The 26 entrants were divided into four blocks on the Central and Eastern Section and two on the Western section.  There were only two outright block winners, Alasdair Adam (8) and Rod Williams (1½); the other qualifiers were Allan Ramsay (14), Campbell Morrison (13), George Anderson (10) and Bill Spalding (1½).  In the knock-out stage between these six, Allan Ramsay beat George Anderson, and Alasdair Adam twenty-sixed Rod Williams.  In the semi-finals, Allan used his bisques well to beat Bill Spalding by eleven, while Alasdair got an unfortunate walk-over when Campbell Morrison had to withdraw because of injuries received while cycling.

In the final, Alasdair, now playing off 6, was given only one decent chance by Allan, himself now off 10, who won a rather undistinguished affair by +25.


After a gap of four years the Scottish Championship Finals returned to Gleneagles Hotel.  The semi-final was between two Bush / Edinburgh players George Anderson and Allan Ramsay, the latter having a half bisque to play.  To begin with neither player scored any big breaks, but Allan gradually drew ahead until he was for peg and peg.  Trying to peg out from five yards, he played too gently, causing the croqueted ball to wander off line, but he did peg the other ball out.  George kept the innings and before long scored rover with his second ball and laid up with a rush to the peg, wired from Allan’s ball by rover.  As often happens in a pegged-out game, Allan forgot his lift, but George made a poor rush and ended up pegging out only one ball.  Allan missed the peg from seven yards, and George hit to win an exciting game +1.

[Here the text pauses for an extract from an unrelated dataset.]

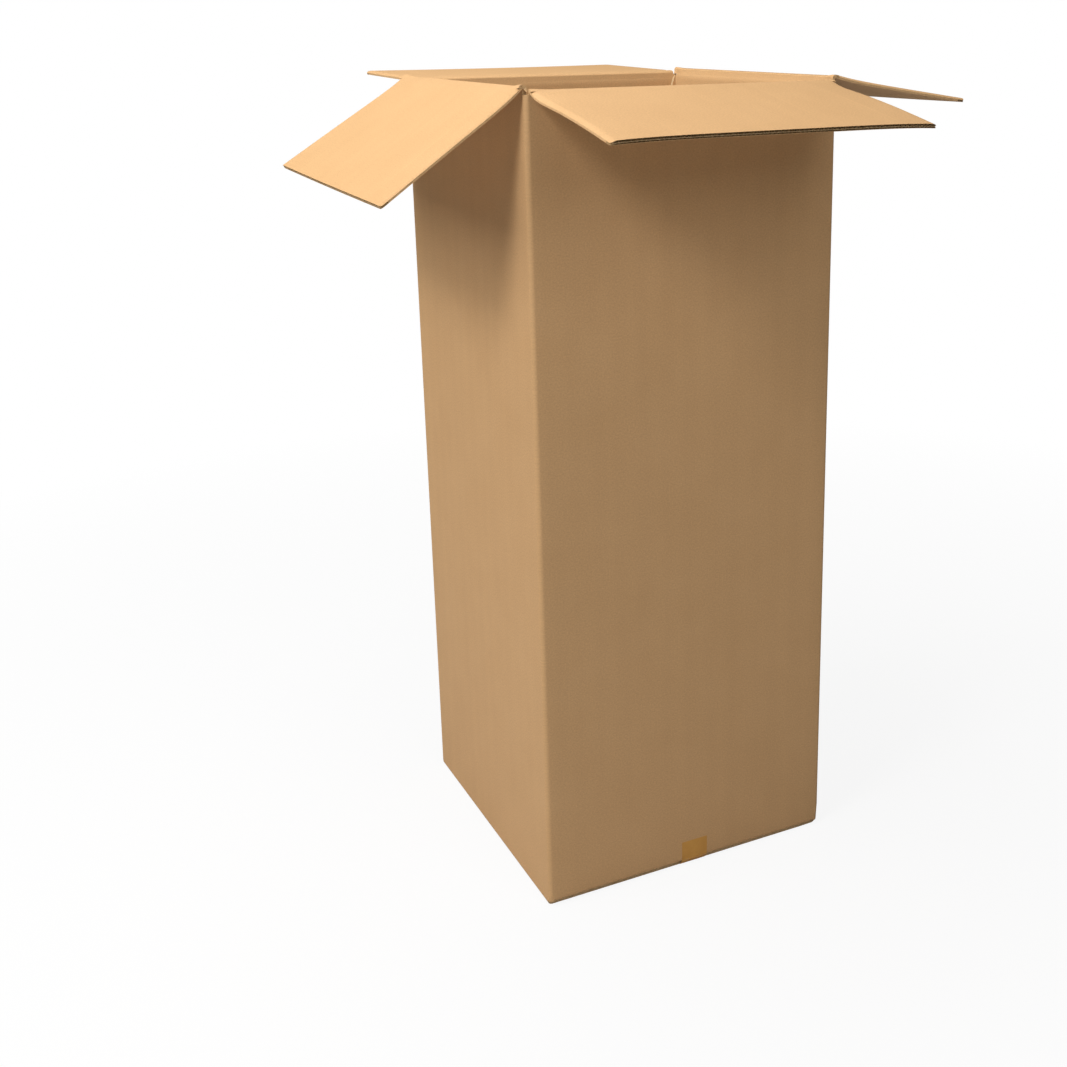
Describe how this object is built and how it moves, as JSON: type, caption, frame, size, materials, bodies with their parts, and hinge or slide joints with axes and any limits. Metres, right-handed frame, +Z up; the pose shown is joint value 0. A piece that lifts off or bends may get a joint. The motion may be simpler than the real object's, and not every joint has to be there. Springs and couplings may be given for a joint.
{
  "type": "double wall corrugated box",
  "caption": "Tall slotted carton of double wall corrugated board with scored top flaps folded open, bottom flaps closed and taped",
  "frame": {"origin": "under the middle of the bottom, on the underside of the bottom tape", "axes": "+Z up, the front panel faces -Y, the panel with the glue lap fold faces +X"},
  "size_m": [1.0017, 1.0362, 1.3026],
  "materials": {
    "kraft_board": "matte",
    "paper_tape": "satin"
  },
  "bodies": {
    "case": {"case": "kraft_board", "bottom_tape": "paper_tape"},
    "front_flap": {"front_flap": "kraft_board"},
    "back_flap": {"back_flap": "kraft_board"},
    "left_flap": {"left_flap": "kraft_board"},
    "right_flap": {"right_flap": "kraft_board"}
  },
  "joints": [
    {"name": "front_flap_score", "type": "hinge", "parent": "case", "child": "front_flap", "pos_m": [0, -0.26062, 1.2902], "axis": [1, 0, 0], "range_deg": [-191, 74]},
    {"name": "back_flap_score", "type": "hinge", "parent": "case", "child": "back_flap", "pos_m": [0, 0.26062, 1.2902], "axis": [-1, 0, 0], "range_deg": [-179, 86]},
    {"name": "left_flap_score", "type": "hinge", "parent": "case", "child": "left_flap", "pos_m": [-0.26062, 0, 1.2971], "axis": [0, -1, 0], "range_deg": [-212, 53]},
    {"name": "right_flap_score", "type": "hinge", "parent": "case", "child": "right_flap", "pos_m": [0.26062, 0, 1.2971], "axis": [0, 1, 0], "range_deg": [-189, 76]}
  ]
}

In the final, George received four bisques from Alasdair Adam, and started well making four hoops for the first of these.  Alasdair hit in, but immediately came to grief with an unsuccessful big split, returning the innings to George.  He made a second good break going from hoop 5 to penult, and with the bit between his teeth, took the second ball to 4-back in his third break, stopping because he missed the return roquet after 3-back.  A few turns later he finished +26, Alasdair having made ten strokes only in the whole game.


No report has been found.  Alasdair Adam won both Draw and Process.

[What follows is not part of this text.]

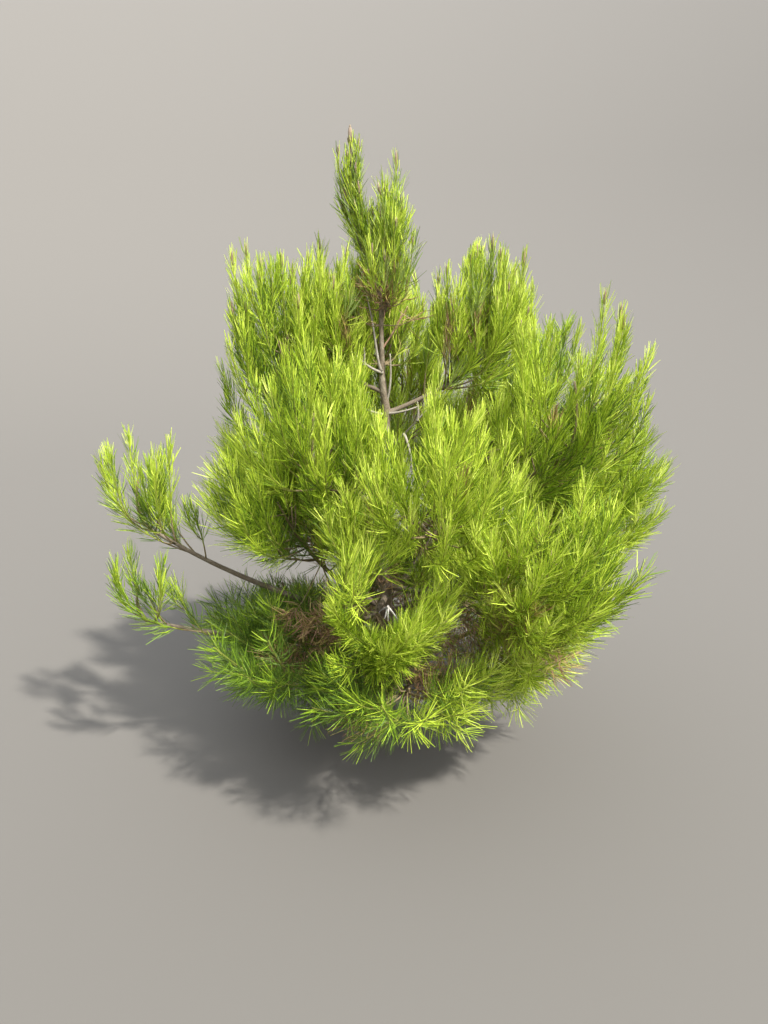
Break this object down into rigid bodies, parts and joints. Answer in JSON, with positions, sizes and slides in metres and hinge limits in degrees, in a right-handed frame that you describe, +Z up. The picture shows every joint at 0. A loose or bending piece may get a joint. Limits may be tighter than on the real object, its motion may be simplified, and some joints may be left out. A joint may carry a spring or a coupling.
{
  "type": "pine tree",
  "caption": "Young bushy pine with a leaning leader, boughs that bend upwards, dense sprays of long soft needles, and two long low boughs on one side.",
  "frame": {"origin": "centre of the flat cut under the trunk at ground level", "axes": "+Z straight up along the trunk, +X to the side with the wider crown, -Y to the front"},
  "size_m": [1.8295, 1.5061, 1.912],
  "materials": {
    "bark": "grey-brown young bark with pale plates and dark cracks",
    "limb": "ash-grey thin bark, slightly scaly",
    "needles": "yellow-green long soft needles with a satin gloss",
    "dead_wood": "bleached dry dead wood, matte"
  },
  "bodies": {
    "root": {"bough_companion": "limb", "bough_inner_1": "limb", "bough_inner_2": "limb", "bough_inner_3": "limb", "bough_left_high": "limb", "bough_left_low": "limb", "bough_middle_1": "limb", "bough_middle_2": "limb", "bough_middle_3": "limb", "bough_middle_4": "limb", "bough_middle_5": "limb", "bough_middle_6": "limb", "bough_middle_7": "limb", "bough_shoulder_1": "limb", "bough_shoulder_2": "limb", "bough_shoulder_3": "limb", "bough_shoulder_4": "limb", "bough_shoulder_5": "limb", "bough_shoulder_6": "limb", "bough_shoulder_7": "limb", "bough_skirt_1": "limb", "bough_skirt_2": "limb", "bough_skirt_3": "limb", "bough_skirt_4": "limb", "bough_skirt_5": "limb", "bough_skirt_6": "limb", "bough_skirt_7": "limb", "dead_snag": "dead_wood", "dead_twig": "dead_wood", "mass_companion": "needles", "mass_inner_1": "needles", "mass_inner_2": "needles", "mass_inner_3": "needles", "mass_leader": "needles", "mass_left_high": "needles", "mass_left_low": "needles", "mass_middle_1": "needles", "mass_middle_2": "needles", "mass_middle_3": "needles", "mass_middle_4": "needles", "mass_middle_5": "needles", "mass_middle_6": "needles", "mass_middle_7": "needles", "mass_shoulder_1": "needles", "mass_shoulder_2": "needles", "mass_shoulder_3": "needles", "mass_shoulder_4": "needles", "mass_shoulder_5": "needles", "mass_shoulder_6": "needles", "mass_shoulder_7": "needles", "mass_skirt_1": "needles", "mass_skirt_2": "needles", "mass_skirt_3": "needles", "mass_skirt_4": "needles", "mass_skirt_5": "needles", "mass_skirt_6": "needles", "mass_skirt_7": "needles", "trunk": "bark"}
  },
  "joints": []
}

The 1985 Finals Day, 14 September, held in Glasgow, was a West of Scotland affair with all the contestants coming from two clubs.  Three were from Glasgow Croquet Club, where most of the low handicap players in Scotland are now concentrated, and three were from the fairly new, Troon-based, Piersland Croquet Club, which is starting to make its mark.  In a perfect world, from the manager’s point of view, no finalist would be in more than one event, but players are not as co-operative as that!  This year Bill Spalding was in both the Open Singles and the Handicap Singles finals, and John Surgenor in the Open Singles and Handicap Doubles finals.  This meant that both handicap finals were played in the morning, one on each court, and the Open Singles in the afternoon.  All the rain this summer has helped the Glasgow Club’s courts recover from the serious trouble they were in by the end of the drought last year.  There still are quite a few bumpy patches where the grass is thin, but generally they are better than they were at the start of the season, and now the surface is much more true than it was.

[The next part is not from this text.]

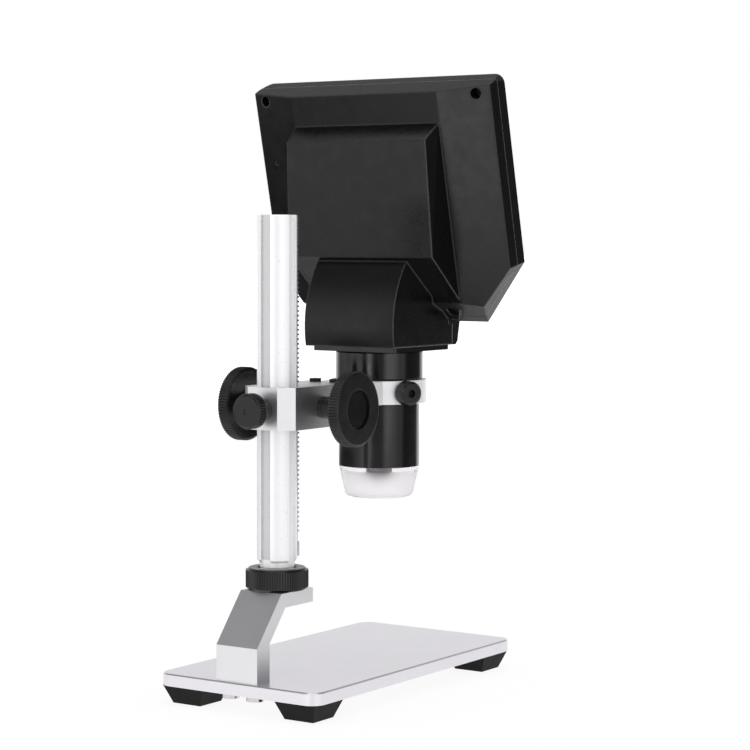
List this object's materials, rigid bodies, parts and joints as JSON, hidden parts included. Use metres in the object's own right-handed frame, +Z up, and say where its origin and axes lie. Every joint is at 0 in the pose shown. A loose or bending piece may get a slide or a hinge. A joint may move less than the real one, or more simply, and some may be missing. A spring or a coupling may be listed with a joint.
{
  "type": "lcd digital microscope",
  "caption": "Digital microscope with an LCD head and battery on a tube with a clear cap, held by a rack-and-pinion carriage on a grooved column over a flat metal base.",
  "frame": {"origin": "centre of the base at table level", "axes": "+Z up, +X to the right of the person at the screen, +Y away from that person, towards the column"},
  "size_m": [0.1202, 0.148, 0.2535],
  "materials": {
    "base_metal": "satin plate",
    "stand_metal": "fine blasted, clear anodised",
    "column_metal": "extruded, bright",
    "rack_metal": "milled",
    "plated_steel": "nickel plated",
    "black_screw": "black oxide",
    "foot_rubber": "matte",
    "knob_plastic": "fine texture",
    "nylon": "natural",
    "tube_plastic": "satin",
    "lens_barrel": "matte",
    "lens_glass": "coated",
    "clear_plastic": "clear, lightly frosted inside",
    "circuit_board": "solder mask",
    "led": "clear resin",
    "sensor_glass": "filter glass",
    "ribbon": "film",
    "housing": "satin, fine texture",
    "screen_glass": "gloss",
    "display": "screen, switched off",
    "battery_wrap": "shrink wrap",
    "holder_plastic": "moulded",
    "key_plastic": "satin"
  },
  "bodies": {
    "stand": {"base_plate": "base_metal", "rubber_feet": "foot_rubber", "foot_screws": "plated_steel", "bracket": "stand_metal", "bracket_screws": "plated_steel", "column": "column_metal", "rack": "rack_metal"},
    "ring_nut": {"ring_nut": "knob_plastic"},
    "carriage": {"carriage": "stand_metal", "shaft_bushes": "knob_plastic", "lock_pad": "nylon", "holder_arm": "stand_metal", "arm_screws": "black_screw"},
    "pinion": {"pinion_shaft": "plated_steel", "left_knob": "knob_plastic", "right_knob": "knob_plastic", "knob_screws": "black_screw", "knob_caps": "knob_plastic"},
    "lock_screw": {"lock_screw": "knob_plastic"},
    "ring_screw": {"ring_screw": "knob_plastic"},
    "microscope": {"barrel": "tube_plastic", "led_board": "circuit_board", "led_lamps": "led", "sensor_board": "circuit_board", "image_sensor": "sensor_glass", "sensor_cable": "ribbon", "neck_flange": "tube_plastic", "front_bezel": "housing", "rear_cover": "housing", "cover_glass": "screen_glass", "display_panel": "display", "main_board": "circuit_board", "key_board": "circuit_board", "battery_cell": "battery_wrap", "battery_holder": "holder_plastic", "battery_contacts": "plated_steel", "usb_port": "plated_steel", "card_slot": "plated_steel", "case_screws": "black_screw"},
    "focus_ring": {"focus_ring": "tube_plastic"},
    "lens": {"lens_carrier": "lens_barrel", "front_lens": "lens_glass", "rear_lens": "lens_glass"},
    "clear_cap": {"clear_cap": "clear_plastic"},
    "key_1": {"key_1": "key_plastic"},
    "key_2": {"key_2": "key_plastic"},
    "key_3": {"key_3": "key_plastic"},
    "key_4": {"key_4": "key_plastic"},
    "key_5": {"key_5": "key_plastic"}
  },
  "joints": [
    {"name": "carriage_height", "type": "slide", "parent": "stand", "child": "carriage", "axis": [0, 0, 1], "range_m": [-0.048, 0.06]},
    {"name": "pinion_spin", "type": "hinge", "parent": "carriage", "child": "pinion", "pos_m": [0, 0.03176, 0.1185], "axis": [1, 0, 0], "range_deg": [-1150, 920]},
    {"name": "ring_nut_turn", "type": "hinge", "parent": "stand", "child": "ring_nut", "pos_m": [0, 0.046, 0.0506], "axis": [0, 0, 1], "range_deg": [-720, 720]},
    {"name": "lock_screw_turn", "type": "hinge", "parent": "carriage", "child": "lock_screw", "pos_m": [0, 0.0617, 0.1185], "axis": [0, 1, 0], "range_deg": [0, 720]},
    {"name": "ring_screw_turn", "type": "hinge", "parent": "carriage", "child": "ring_screw", "pos_m": [-0.01994, -0.0179, 0.12187], "axis": [-0.9063, 0.4226, 0], "range_deg": [0, 720]},
    {"name": "tube_turn", "type": "hinge", "parent": "carriage", "child": "microscope", "pos_m": [0, -0.0272, 0.12187], "axis": [0, 0, 1], "range_deg": [-75, 75]},
    {"name": "focus_turn", "type": "hinge", "parent": "microscope", "child": "focus_ring", "pos_m": [0, -0.0272, 0.133], "axis": [0, 0, 1], "range_deg": [-150, 150]},
    {"name": "lens_slide", "type": "slide", "parent": "microscope", "child": "lens", "axis": [0, 0, 1], "range_m": [-0.0025, 0.0025]},
    {"name": "cap_pull", "type": "slide", "parent": "microscope", "child": "clear_cap", "axis": [0, 0, -1], "range_m": [0, 0.015]},
    {"name": "key_1_press", "type": "slide", "parent": "microscope", "child": "key_1", "axis": [0, 0.9736, -0.2284], "range_m": [0, 0.0006], "stiffness_N_per_m": 900},
    {"name": "key_2_press", "type": "slide", "parent": "microscope", "child": "key_2", "axis": [0, 0.9736, -0.2284], "range_m": [0, 0.0006], "stiffness_N_per_m": 900},
    {"name": "key_3_press", "type": "slide", "parent": "microscope", "child": "key_3", "axis": [0, 0.9736, -0.2284], "range_m": [0, 0.0006], "stiffness_N_per_m": 900},
    {"name": "key_4_press", "type": "slide", "parent": "microscope", "child": "key_4", "axis": [0, 0.9736, -0.2284], "range_m": [0, 0.0006], "stiffness_N_per_m": 900},
    {"name": "key_5_press", "type": "slide", "parent": "microscope", "child": "key_5", "axis": [0, 0.9736, -0.2284], "range_m": [0, 0.0006], "stiffness_N_per_m": 900}
  ],
  "couplings": [
    {"joint": "pinion_spin", "follows": "carriage_height", "rad_per_m": -333.33},
    {"joint": "lens_slide", "follows": "focus_turn", "m_per_rad": 0.00095}
  ]
}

Peter Ribbans (11) gave Bill Spalding a good game in the Handicap Singles final.  Three times, Bill got the innings with long hits, but failed to get anything going.  Although being possibly too defensive, Peter used his bisques to reach 4-back and rover, but once they had run out, Bill took control to win by +6.


‘Finals Day’ for the Scottish Championships, held at Bush Croquet Club, turned out to be ‘Finals Days’, because of absence on holiday and illness.  On the original day, only the Handicap Singles took place, and the two contenders, Ian Wright (2, Edinburgh & Dollar clubs) and David Warhurst (7, Glasgow club) did their best to give the spectators an exciting game to watch.  This they managed with frequent changes of innings, and, by the time David had used his five bisques, he was on penultimate and rover, with Ian back on penult and hoop 2.  At this point Ian got the innings back and managed to get a break together, getting it under total control within a few minutes.  He completed the penult peel after he scored hoop 6, and the rover peel before 3-back, making the final peg out nice and straightforward.  The winning margin of five points was an accurate reflection of the closeness of the game.  Surprisingly, this was the first time Ian Wright had won this championship.

12 September, 1987 at Bush:

It had been expected that the two new courts at Bush would be ready, but the legacy of the atrocious September of 1985 was still there in the form of drainage problems.  Sustained heavy rain overnight made one lawn unplayable; the other was waterlogged but without any visible pools of water on it, although steady rain during the morning added moisture quicker than it was draining away. 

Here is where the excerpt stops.